Contractors May Have Found a Temporary Relief Against Vaccine Mandate

A federal judge in Georgia issued yesterday a nationwide preliminary injunction that prohibits the government from enforcing the vaccine mandate that applies to federal contractors. The court’s order covers all contractors and subcontractors in the United States and its territories and will be in place until further notice.

This decision follows a similar preliminary injunction issued last week that blocked the federal contractor vaccine mandate in Kentucky, Ohio, and Tennessee.   As a result of today’s ruling, all of the Biden Administration’s signature vaccine mandates that apply to private employers have been preliminarily enjoined nationwide. The only mandates still standing to apply to employees of the federal government and members of the armed forces.

In yesterday’s order, U.S. District Judge R. Stan Baker found that the plaintiffs (various states, state agencies, and Associated Builders and Contractors) “will likely succeed in their claim that the President exceeded the authorization given to him by Congress through the Federal Property and Administrative Services Act when issuing Executive Order 14042.” Although recognizing that the government has laudable goals in mandating the COVID-19 vaccine for contractor employees, Judge Baker noted that the significant public interest in stopping the spread of the virus “does not permit the government to ‘act unlawfully even in pursuit of desirable ends.’”

Judge Baker’s ruling means that the January 4 deadline for covered contractor employees to receive their second vaccination dose (or single dose if receiving the Johnson & Johnson vaccine) is no longer in place.

On November 6, a three-judge panel of the U.S. Court of Appeals for the Fifth Circuit stayed the Emergency Temporary Standard issued by the Occupational Safety and Health Administration, which would have required most private sector employers of 100 or more employees to mandate vaccination or require weekly COVID testing.
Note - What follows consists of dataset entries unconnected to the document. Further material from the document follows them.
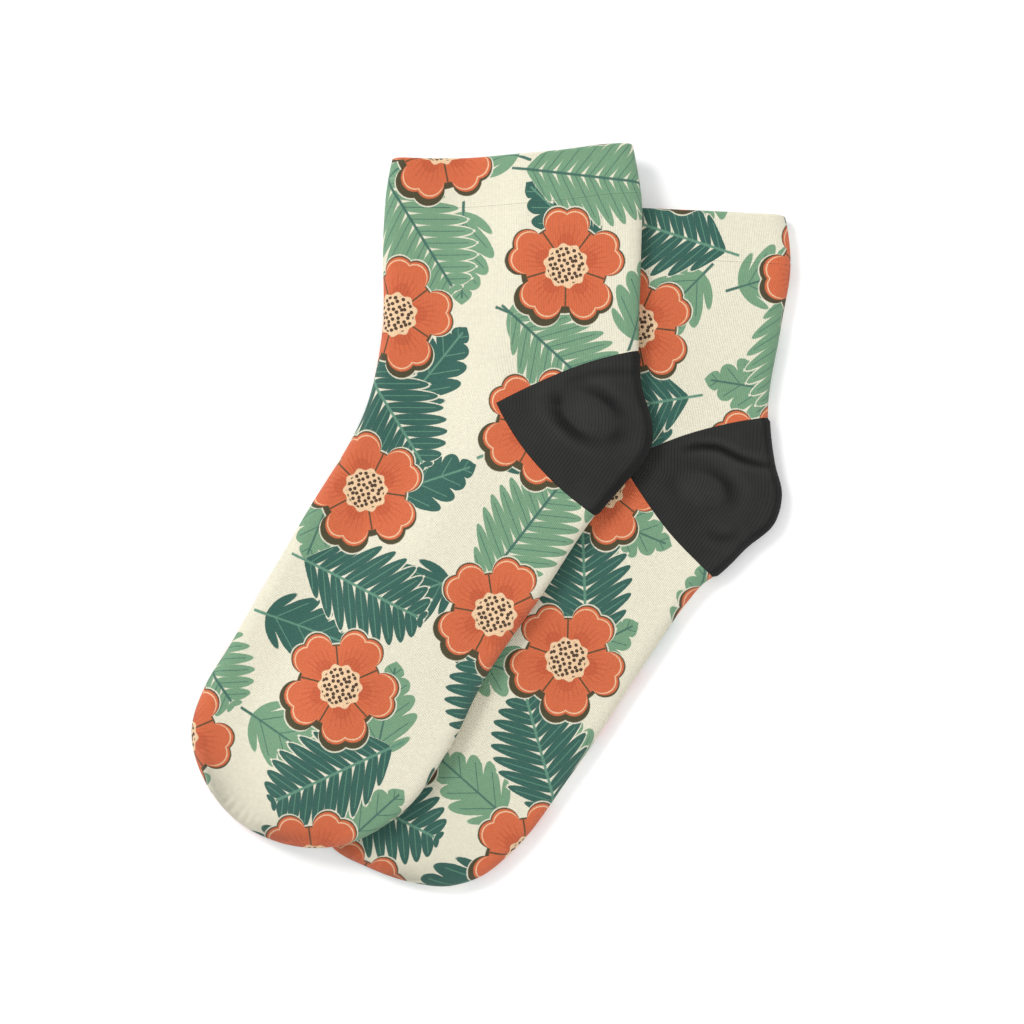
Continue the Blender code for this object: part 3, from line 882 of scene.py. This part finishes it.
def heelRelief(sock, points):
    cx, cy, long, wide, lean = sock["pucker"]
    c, s = math.cos(lean), math.sin(lean)
    x, y = points[:, 0] - cx, points[:, 1] - cy
    u, v = (x * c + y * s) / long, (y * c - x * s) / wide
    reach = np.hypot(u, v)
    facing = np.degrees(np.arctan2(v, u))
    press = np.zeros(len(points))
    for angle, spread, strength in sock["pressed"]:
        off = (facing - angle + 180) % 360 - 180
        press = np.maximum(press, strength * np.exp(-((off / spread) ** 2)))
    fromRim = (reach - 1) * wide
    width = np.where(fromRim < 0, heel["steep"], heel["gentle"])
    relief = heel["bump"] * np.clip(1 - reach**2, 0, 1)
    relief -= heel["press"] * press * np.exp(-((fromRim / width) ** 2))
    rise, outward, soft = heel["collar"]
    relief += rise * press * np.exp(-(((fromRim - outward) / soft) ** 2))
    for path, depth, wide in sock["creases"]:
        away, place = nearestOn(curveThrough(path, heel["creaseSteps"]), points)[:2]
        deep = depth * np.sin(np.clip(place, 0.02, 0.98) * math.pi) ** 0.5
        relief -= deep * np.exp(-((away / wide) ** 2))
        relief += heel["bank"] * deep * np.exp(-(((away - wide * 2.2) / (wide * 1.3)) ** 2))
    return relief


def heelGrid(sock):
    # a fan from the heel tip: first row on the leg's edge, last on the foot's
    columns = len(sock["legEnd"]) - tipColumn
    fine = np.linspace(0, columns - 1, (columns - 1) * heel["finer"] + 1)
    leg, foot = [np.column_stack([np.interp(fine, np.arange(columns), part) for part in row[tipColumn:].T])
                 for row in (sock["legEnd"], sock["footStart"])]
    reach = np.linalg.norm(leg - leg[0], axis=1) / np.linalg.norm(leg[-1] - leg[0])
    spread = np.maximum(np.linalg.norm(foot - leg, axis=1), 1e-6)
    inset = np.minimum(cloth["gap"] * heel["seam"] / spread, 0.3)
    rows = []
    for k in range(heel["rows"] + 1):
        turn = inset + (1 - 2 * inset) * k / heel["rows"]
        at = sock["heelTopAt"] + turn * (sock["heelLowAt"] - sock["heelTopAt"])
        ends = (1 - turn)[:, None] * leg[-1] + turn[:, None] * foot[-1]
        swing = alongLine(sock["side"], at) - ends
        rows.append((1 - turn)[:, None] * leg + turn[:, None] * foot + reach[:, None] * swing)
    grid = np.array(rows)
    # the fan's tip stands off the corner where leg and foot meet
    ahead = (leg[9] + foot[9]) / 2 - leg[0]
    grid[:, 0] += cloth["gap"] * heel["tipSeam"] * ahead / np.linalg.norm(ahead)
    return grid


def makeHeel(sock, black):
    knit = Knit()
    grid = heelGrid(sock)
    rows, columns = grid.shape[:2]
    flat = grid.reshape(-1, 2)
    away, unused, out = nearestOn(sock["side"], flat)
    edge = np.minimum(np.arange(rows), np.arange(rows)[::-1])[:, None] / rows
    inward = (edge * np.linalg.norm(grid[-1] - grid[0], axis=1)).reshape(-1)
    deep, wide, soft = heel["band"]
    dents = heelRelief(sock, flat) - deep * ease((wide - away) / soft)
    high, soft = heel["lip"]
    relief = (dents + high * ease(inward / soft)) * foldShare(away)
    # ribs swing round from leg to foot about the heel tip; the third number is the dents' depth,
    # deeper still along the fold, which the heel's colour shows as painted shade and light
    x, y = np.moveaxis(printPlace(sock, flat).reshape(grid.shape) - grid[0, 0], -1, 0)
    swing = ease((np.arange(rows) / rows - 0.25) * 2)[:, None]
    legX, legY, footX, footY = [part for turn in sock["ribTurns"] for part in turned(x, y, turn)]
    # painted shade along the fold, added to the dents
    dark, wide, soft = heel["foldShade"]
    pressed = dents - dark * ease((wide - away) / soft)
    knitAt = np.stack([legX * (1 - swing) + footX * swing, legY * (1 - swing) + footY * swing,
                       pressed.reshape(rows, columns)], axis=-1)
    far, start, soft = heel["proud"]
    proud = far * ease(start - away / cloth["fold"]) * ease(inward / soft)
    knit.addLayers(sock, grid, knitAt, relief, flat + out * proud[:, None])
    piece = knit.build(sock["name"] + "Heel", [black])
    thicken(piece, 0)
    return piece


# the doubled cuff

cuff = {
    "deep": 19.0, "band": 2.2,       # from the mouth to the leg, and how thick it is doubled
    "gap": 0.03,
    "seamAt": 17.8, "seamDeep": 0.11, "seamWide": 0.6,   # the line of stitches that holds it
    "closeFrom": 16.5,               # rows lie closer together from here to the leg
    "rows": (9, 13, 11, 14),         # by the seam, above it, round the edge, inside
    "feel": 0.3,                     # how far off a row's slope is felt for
}


def makeCuff(sock, printed, liner):
    # down the outside, round the top edge and back inside
    deep, half = cuff["deep"] - cuff["gap"] / 2, cuff["band"] / 2
    bySeam, above, overEdge, inside = cuff["rows"]
    outer = np.concatenate([np.linspace(deep, cuff["closeFrom"], bySeam),
                            np.linspace(cuff["closeFrom"], half, above)[1:]])
    bend = np.linspace(0, math.pi, overEdge)[1:-1]
    inner = np.linspace(half, deep, inside)
    stitched = cuff["seamDeep"] * np.exp(-(((outer - cuff["seamAt"]) / cuff["seamWide"]) ** 2))
    depths = np.concatenate([outer, half - half * np.sin(bend), inner])
    insets = np.concatenate([stitched, half - half * np.cos(bend),
                             np.full(len(inner), cuff["band"])])
    turnedIn = np.arange(len(depths)) >= len(outer) + len(bend) // 2
    reach = np.concatenate([-outer, -half + half * bend, -half + half * math.pi + inner - half])

    def ringAt(depth):
        row = cuffRow(sock, depth)
        upper, lower = layerHeights(sock, row)
        low = np.column_stack([row, lower])[1:-1][::-1]
        return np.vstack([np.column_stack([row, upper]), low])

    across = np.concatenate([acrossAt, acrossAt[1:-1][::-1]])
    side = np.where(np.arange(len(across)) < len(acrossAt), 1.0, -1.0)
    points, printAt, knitAt = [], [], []
    for depth, inset, far in zip(depths, insets, reach):
        ring = ringAt(depth)
        down = ringAt(depth + cuff["feel"]) - ringAt(max(depth - cuff["feel"], 0.0))
        around = np.roll(ring, -1, axis=0) - np.roll(ring, 1, axis=0)
        normal = np.cross(down, around)
        normal /= np.linalg.norm(normal, axis=1)[:, None]
        points.append(ring - normal * inset)
        place = printPlace(sock, ring[:, :2]) + np.array([0.0, max(0.0, far + half)])
        printAt.append(np.column_stack([place, side]))
        knitAt.append(np.column_stack([across, np.full(len(ring), -far), np.zeros(len(ring))]))
    for layer in (points, printAt, knitAt):
        layer.append(layer[0])
    knit = Knit()
    knit.addGrid(np.array(points), np.array(printAt), np.array(knitAt), ring=True, flip=True,
                 liner=np.append(turnedIn[1:], True))
    return knit.build(sock["name"] + "Cuff", [printed, liner])


# the pair

layOut(backSock, None)
under = backSock["side"]
beyond = np.array([0.0, cloth["runOn"]])
layOut(frontSock, np.vstack([under[0] + beyond, under, under[-1] + beyond]))
centre = np.array(cloth["middle"]) * mm

thread = seamThread()
for sock in (backSock, frontSock):
    printed, liner, black = printedKnit(sock), liningKnit(sock), heelKnit(sock)
    print(sock["name"], "print mixed,", len(printed.node_tree.nodes), "nodes")
    made = ((makeTube(sock, printed, liner), "body", "printed_knit"),
            (makeCuff(sock, printed, liner), "cuff", "cuff_knit"),
            (makeHeel(sock, black), "heel", "heel_knit"))
    for piece, node, slot in made:
        piece.location = (-centre[0], -centre[1], 0)
        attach(piece, "root")
        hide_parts(sock["name"] + "_sock_" + node)
        print(piece.name, "knitted,", len(piece.data.polygons), "faces")
    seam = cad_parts[sock["name"] + "_sock_toe_seam"]
    seam.data.materials.clear()
    seam.data.materials.append(thread)


# table, light and camera

studio = {
    "floor": 4.0, "white": 0.95, "glow": 0.10,     # a table that stays white under the sky
    "sky": 0.90,
    "drop": 0.05,                    # the table lies this much under the socks, mm
    "lamp": (-0.80, 0.70, 1.15), "lampWide": 0.5, "lampPower": 10.5,     # metres and watts
    "aim": (7.875, 1.5),             # middle of the view, mm on the table
    "viewWide": 384.0, "viewLevel": 6,       # the view is this wide at this height, mm
    "lens": 100, "sensor": 36, "farthest": 20,
}


def paleFloor():
    mesh = bpy.data.meshes.new("floor")
    far = studio["floor"]
    mesh.from_pydata([(-far, -far, 0), (far, -far, 0), (far, far, 0), (-far, far, 0)], [], [(0, 1, 2, 3)])
    floor = bpy.data.objects.new("floor", mesh)
    floor.location.z = -studio["drop"] * mm
    bpy.context.scene.collection.objects.link(floor)
    material, tree, shader = newMaterial("paleFloor")
    shader.inputs["Base Color"].default_value = (*[studio["white"]] * 3, 1)
    shader.inputs["Roughness"].default_value = 0.9
    shader.inputs["Specular IOR Level"].default_value = 0.0
    shader.inputs["Emission Color"].default_value = (1, 1, 1, 1)
    shader.inputs["Emission Strength"].default_value = studio["glow"]
    mesh.materials.append(material)
    return floor


def softLight():
    data = bpy.data.lights.new("window", "AREA")
    data.shape = "DISK"
    data.size = studio["lampWide"]
    data.energy = studio["lampPower"]
    light = bpy.data.objects.new("window", data)
    light.location = studio["lamp"]
    light.rotation_euler = (-light.location).to_track_quat("-Z", "Y").to_euler()
    bpy.context.scene.collection.objects.link(light)


def lookDown():
    lens = bpy.data.cameras.new("camera")
    lens.lens = studio["lens"]
    lens.sensor_width = studio["sensor"]
    lens.clip_end = studio["farthest"]
    camera = bpy.data.objects.new("camera", lens)
    high = studio["viewWide"] * studio["lens"] / studio["sensor"] + studio["viewLevel"]
    aim = np.array(studio["aim"]) * mm - centre
    camera.location = (aim[0], aim[1], high * mm)
    bpy.context.scene.collection.objects.link(camera)
    bpy.context.scene.camera = camera


paleFloor()
softLight()
lookDown()
world = bpy.data.worlds.new("studio")
bpy.context.scene.world = world
world.use_nodes = True
world.node_tree.nodes["Background"].inputs[0].default_value = (1, 1, 1, 1)
world.node_tree.nodes["Background"].inputs[1].default_value = studio["sky"]
bpy.context.scene.view_settings.view_transform = "Standard"
bpy.context.scene.view_settings.look = "None"
print("table, window and camera placed")

bpy.context.view_layer.update()
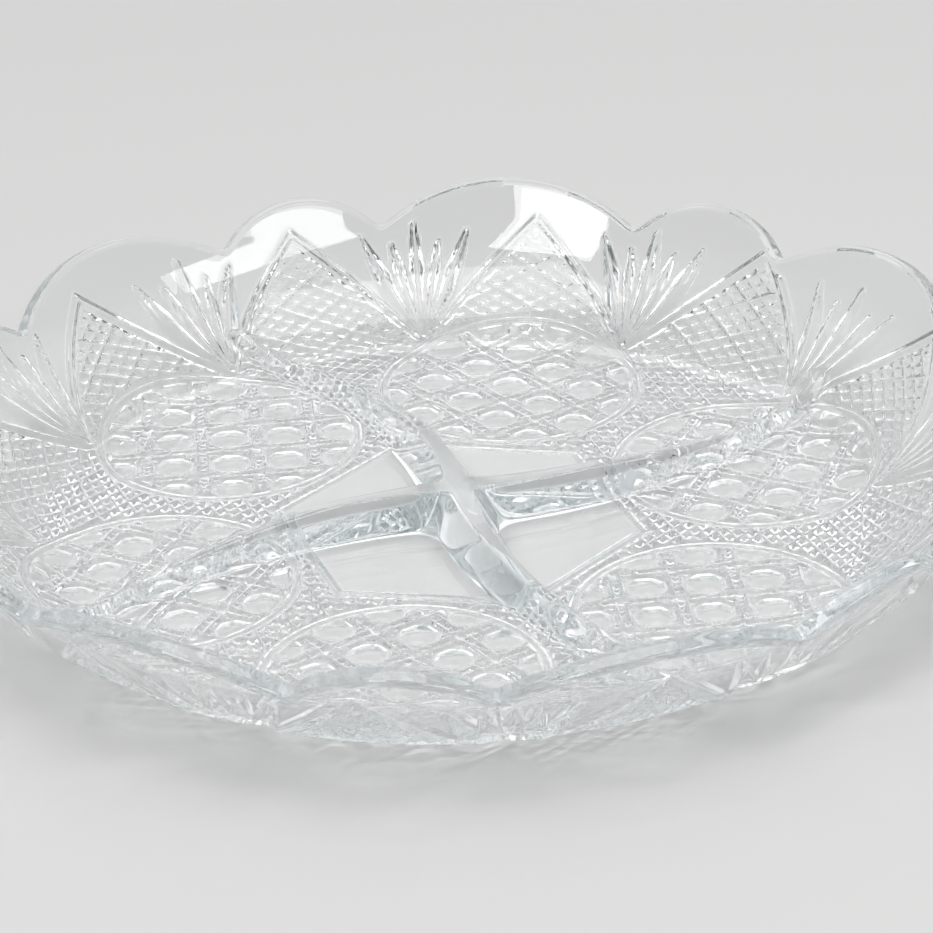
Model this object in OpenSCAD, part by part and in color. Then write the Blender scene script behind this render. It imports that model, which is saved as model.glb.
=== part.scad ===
// Round divided relish tray of clear pressed glass: four shallow compartments parted by a cross of
// rounded ridges, a flared wall with a scalloped rim, and a cut style pattern pressed into its underside.
// Every piece below is a region of the one pressing, and each meets its neighbours face to face.

/* [Floor] */
// Thickness of the floor
floor_t = 5; // [4:0.1:7]
// Flat land between the floor and the foot of the wall
foot_land = 1; // [0.5:0.1:4]

/* [Wall] */
// Thickness of the wall and of the rim
wall_t = 5; // [4:0.1:6.5]
// Radius of the underside where the wall leaves the table
foot_r = 96; // [84:1:112]
// Radius of the bend that turns the wall up
bend_r = 60; // [56:1:66]
// Slope of the wall's underside where it leaves the table, in degrees
foot_slope = 20; // [16:1:22]
// Slope of the flared lip, in degrees
lip_slope = 60; // [56:1:64]
// Height of the rim at the notches, halfway through the glass
notch_h = 26.8; // [24.5:0.1:28]

/* [Scallops] */
// Number of large scallops, with a small one between each pair
scallop_pairs = 7; // [6:1:8]
// Rise of a large scallop above its notches
large_rise = 10.5; // [8:0.1:12]
// Rise of a small scallop above its notches
small_rise = 9.1; // [7:0.1:10.5]
// Angle of the rim that a large scallop takes, in degrees
large_angle = 31.7; // [29:0.1:34]
// Angle of the first large scallop from the +X axis, in degrees
scallop_angle = 82.75; // [70:0.25:95]

/* [Ridges] */
// Number of ridges, and so of compartments
ridge_count = 4; // [3:1:5]
// Turn of the first ridge from the +X axis, in degrees
ridge_turn = 24.5; // [15:0.5:35]
// Angle by which a ridge sets off back from its turn at the hub, in degrees
ridge_swirl = 16.6; // [14:0.1:18]
// Radius of the bow that a ridge follows in plan
ridge_bow_r = 135; // [128:1:160]
// Angle by which a ridge's crest falls towards the wall, in degrees
ridge_fall = 4.5; // [3.5:0.1:5]
// Height of a ridge above the floor, at the hub
ridge_h = 11; // [9.5:0.1:12]
// Half the width of a ridge at its foot, at the hub
ridge_half_w = 7.5; // [6.8:0.1:8.2]
// Radius of a ridge's rounded top
ridge_top_r = 2.6; // [2:0.1:3]
// Height of the wall's inner face where a ridge ends
ridge_end_z = 11; // [9:0.5:14]

/* [Hub] */
// Radius of the hub where its flare meets the floor
hub_foot_r = 17; // [15:0.5:20]
// Radius of the hub's crown, where the ridges run into it
hub_crown_r = 10.5; // [10.2:0.1:12]
// Rise of the crown's dome above the ridges
hub_dome_h = 0.6; // [0.4:0.1:1.5]

/* [Window] */
// Clear glass between the centre window and the round fields
window_gap = 4.4; // [3.5:0.1:8]
// Depth of the window's underside above the table
window_lift = 0.8; // [0.4:0.1:1.5]

/* [Cane fields] */
// Number of round cane fields on the underside
field_count = 6; // [5:1:6]
// Turn of the first field from the +X axis, in degrees
pattern_turn = 79.4; // [60:0.2:100]
// Distance of a field's centre from the floor's edge
field_inset = 19; // [17:0.5:21]
// Half of the glass between neighbouring fields
field_gap = 5; // [4:0.1:8]
// Thickness of the glass that carries a field's buttons
field_web_t = 1.3; // [1:0.1:1.6]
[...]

A week later The Fifth Circuit stay, and numerous other challenges to the OSHA standard, have now been transferred to the U.S. Court of Appeals for the Sixth Circuit for a final decision. Meanwhile, the first compliance deadline of December 6 under the OSHA ETS has come and gone.

Despite the Administration’s recent lost battles, the “vaccine mandate war” is not over. The same judges could ultimately uphold the mandates, or, if they don’t, their decisions could be reversed on appeal.